- **Your goal**
The data below must be copied in full and without any change.

- **Given material**
══════════

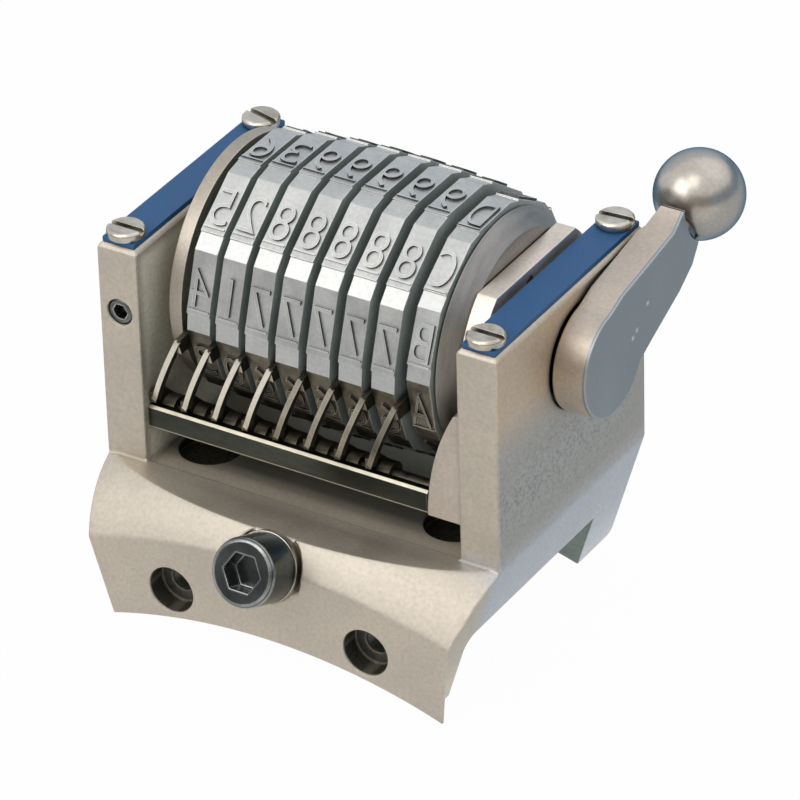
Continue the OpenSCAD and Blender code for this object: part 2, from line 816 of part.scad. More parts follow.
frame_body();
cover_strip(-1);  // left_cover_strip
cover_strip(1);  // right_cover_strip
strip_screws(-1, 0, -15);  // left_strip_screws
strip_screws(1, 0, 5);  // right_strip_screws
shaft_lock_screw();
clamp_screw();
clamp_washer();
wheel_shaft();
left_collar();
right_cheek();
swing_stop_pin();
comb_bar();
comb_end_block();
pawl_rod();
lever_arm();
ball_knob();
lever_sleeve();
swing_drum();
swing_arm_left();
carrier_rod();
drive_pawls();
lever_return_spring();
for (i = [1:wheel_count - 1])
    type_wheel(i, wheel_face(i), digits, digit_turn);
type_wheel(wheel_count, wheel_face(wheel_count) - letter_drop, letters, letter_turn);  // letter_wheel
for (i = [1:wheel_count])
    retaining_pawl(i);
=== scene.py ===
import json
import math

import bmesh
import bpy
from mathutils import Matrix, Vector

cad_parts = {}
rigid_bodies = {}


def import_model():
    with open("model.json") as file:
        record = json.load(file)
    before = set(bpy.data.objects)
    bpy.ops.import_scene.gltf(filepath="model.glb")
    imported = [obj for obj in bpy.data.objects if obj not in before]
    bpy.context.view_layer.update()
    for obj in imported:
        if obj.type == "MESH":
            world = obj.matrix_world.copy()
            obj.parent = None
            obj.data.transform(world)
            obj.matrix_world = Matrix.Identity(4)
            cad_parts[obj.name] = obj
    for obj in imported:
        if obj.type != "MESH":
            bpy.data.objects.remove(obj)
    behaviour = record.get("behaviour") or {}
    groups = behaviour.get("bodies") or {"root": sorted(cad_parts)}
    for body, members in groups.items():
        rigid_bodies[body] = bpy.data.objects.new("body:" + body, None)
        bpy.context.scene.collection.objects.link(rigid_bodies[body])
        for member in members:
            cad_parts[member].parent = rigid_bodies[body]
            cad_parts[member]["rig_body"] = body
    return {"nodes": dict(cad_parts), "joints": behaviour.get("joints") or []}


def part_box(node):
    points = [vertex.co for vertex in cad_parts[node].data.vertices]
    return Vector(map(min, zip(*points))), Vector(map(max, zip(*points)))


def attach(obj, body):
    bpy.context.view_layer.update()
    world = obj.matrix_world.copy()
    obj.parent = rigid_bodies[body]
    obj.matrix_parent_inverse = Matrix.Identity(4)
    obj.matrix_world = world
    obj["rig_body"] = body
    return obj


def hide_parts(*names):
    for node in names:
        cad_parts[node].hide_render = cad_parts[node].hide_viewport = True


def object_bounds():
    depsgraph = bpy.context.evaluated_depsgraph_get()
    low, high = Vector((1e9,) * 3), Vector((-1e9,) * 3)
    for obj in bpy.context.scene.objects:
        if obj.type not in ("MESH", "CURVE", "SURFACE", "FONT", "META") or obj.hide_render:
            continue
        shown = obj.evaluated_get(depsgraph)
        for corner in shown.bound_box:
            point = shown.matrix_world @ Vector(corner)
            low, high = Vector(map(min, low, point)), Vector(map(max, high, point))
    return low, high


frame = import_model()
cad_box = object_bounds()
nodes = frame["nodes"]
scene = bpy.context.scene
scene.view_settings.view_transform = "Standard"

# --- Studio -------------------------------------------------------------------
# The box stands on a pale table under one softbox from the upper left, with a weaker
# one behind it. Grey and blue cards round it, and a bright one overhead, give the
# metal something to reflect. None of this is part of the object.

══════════

- **Completed exercise**
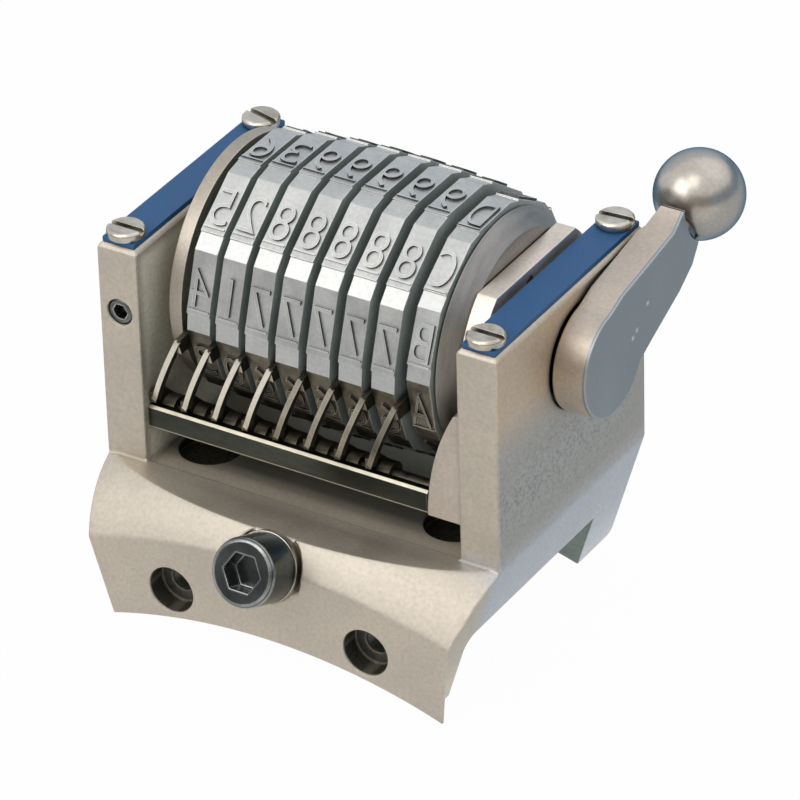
Continue the OpenSCAD and Blender code for this object: part 2, from line 816 of part.scad. More parts follow.
frame_body();
cover_strip(-1);  // left_cover_strip
cover_strip(1);  // right_cover_strip
strip_screws(-1, 0, -15);  // left_strip_screws
strip_screws(1, 0, 5);  // right_strip_screws
shaft_lock_screw();
clamp_screw();
clamp_washer();
wheel_shaft();
left_collar();
right_cheek();
swing_stop_pin();
comb_bar();
comb_end_block();
pawl_rod();
lever_arm();
ball_knob();
lever_sleeve();
swing_drum();
swing_arm_left();
carrier_rod();
drive_pawls();
lever_return_spring();
for (i = [1:wheel_count - 1])
    type_wheel(i, wheel_face(i), digits, digit_turn);
type_wheel(wheel_count, wheel_face(wheel_count) - letter_drop, letters, letter_turn);  // letter_wheel
for (i = [1:wheel_count])
    retaining_pawl(i);
=== scene.py ===
import json
import math

import bmesh
import bpy
from mathutils import Matrix, Vector

cad_parts = {}
rigid_bodies = {}


def import_model():
    with open("model.json") as file:
        record = json.load(file)
    before = set(bpy.data.objects)
    bpy.ops.import_scene.gltf(filepath="model.glb")
    imported = [obj for obj in bpy.data.objects if obj not in before]
    bpy.context.view_layer.update()
    for obj in imported:
        if obj.type == "MESH":
            world = obj.matrix_world.copy()
            obj.parent = None
            obj.data.transform(world)
            obj.matrix_world = Matrix.Identity(4)
            cad_parts[obj.name] = obj
    for obj in imported:
        if obj.type != "MESH":
            bpy.data.objects.remove(obj)
    behaviour = record.get("behaviour") or {}
    groups = behaviour.get("bodies") or {"root": sorted(cad_parts)}
    for body, members in groups.items():
        rigid_bodies[body] = bpy.data.objects.new("body:" + body, None)
        bpy.context.scene.collection.objects.link(rigid_bodies[body])
        for member in members:
            cad_parts[member].parent = rigid_bodies[body]
            cad_parts[member]["rig_body"] = body
    return {"nodes": dict(cad_parts), "joints": behaviour.get("joints") or []}


def part_box(node):
    points = [vertex.co for vertex in cad_parts[node].data.vertices]
    return Vector(map(min, zip(*points))), Vector(map(max, zip(*points)))


def attach(obj, body):
    bpy.context.view_layer.update()
    world = obj.matrix_world.copy()
    obj.parent = rigid_bodies[body]
    obj.matrix_parent_inverse = Matrix.Identity(4)
    obj.matrix_world = world
    obj["rig_body"] = body
    return obj


def hide_parts(*names):
    for node in names:
        cad_parts[node].hide_render = cad_parts[node].hide_viewport = True


def object_bounds():
    depsgraph = bpy.context.evaluated_depsgraph_get()
    low, high = Vector((1e9,) * 3), Vector((-1e9,) * 3)
    for obj in bpy.context.scene.objects:
        if obj.type not in ("MESH", "CURVE", "SURFACE", "FONT", "META") or obj.hide_render:
            continue
        shown = obj.evaluated_get(depsgraph)
        for corner in shown.bound_box:
            point = shown.matrix_world @ Vector(corner)
            low, high = Vector(map(min, low, point)), Vector(map(max, high, point))
    return low, high


frame = import_model()
cad_box = object_bounds()
nodes = frame["nodes"]
scene = bpy.context.scene
scene.view_settings.view_transform = "Standard"

# --- Studio -------------------------------------------------------------------
# The box stands on a pale table under one softbox from the upper left, with a weaker
# one behind it. Grey and blue cards round it, and a bright one overhead, give the
# metal something to reflect. None of this is part of the object.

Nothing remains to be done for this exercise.